Geo-replication in Foundation DB. Only one region has TS with a sequencer.

3) Geo-replication. The paper touches on geo-replication a bit, but it seems like FoundationDB uses geo-replication mainly for disaster tolerance. The culprit here is the sequencer. It is a single machine and this means that geo-transactions have to cross the WAN boundary at least a few times to get the timestamps for transactions. This increases the latency. In addition to simply slower transactions, numerous WAN RTT to sequencers can push the transaction time closer to the 5-second limit. So it is reasonable to assume that the system is not designed for planetary-scale deployment.

4) Simulator. We discussed the simulator quite extensively since it is a cool tool to have. One point raised was how a simulator is different from just setting up some testing/development local environment. The big plus for a simulator is its ability to control determinism and control fault injections in various components. There are systems like Jepsen to do fault injection and test certain aspects of operation, but these tend to have more specific use cases. Another simulator question was regarding the development of the simulator. It appears that the simulator was developed first, and the database was essentially build using the simulator environment.

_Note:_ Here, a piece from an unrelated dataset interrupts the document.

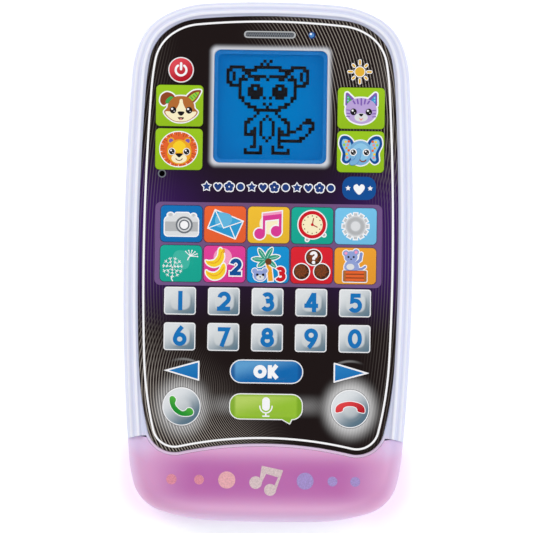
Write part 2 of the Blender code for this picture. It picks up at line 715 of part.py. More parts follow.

We were also curious about the possibility of a simulator to capture error traces or do checking similar to systems like Stateright. It appears, however, that this is outside of the simulator capabilities, and it cannot capture specific execution traces or replay them. It is capable of controlling non-deterministic choices done in mock components, making a failure easier to reproduce. One somewhat related point mentioned was eidetic systems that remember all non-deterministic choices made in the OS along with all inputs to be able to replay past execution, but this seems like an overkill to try to build into a simulator.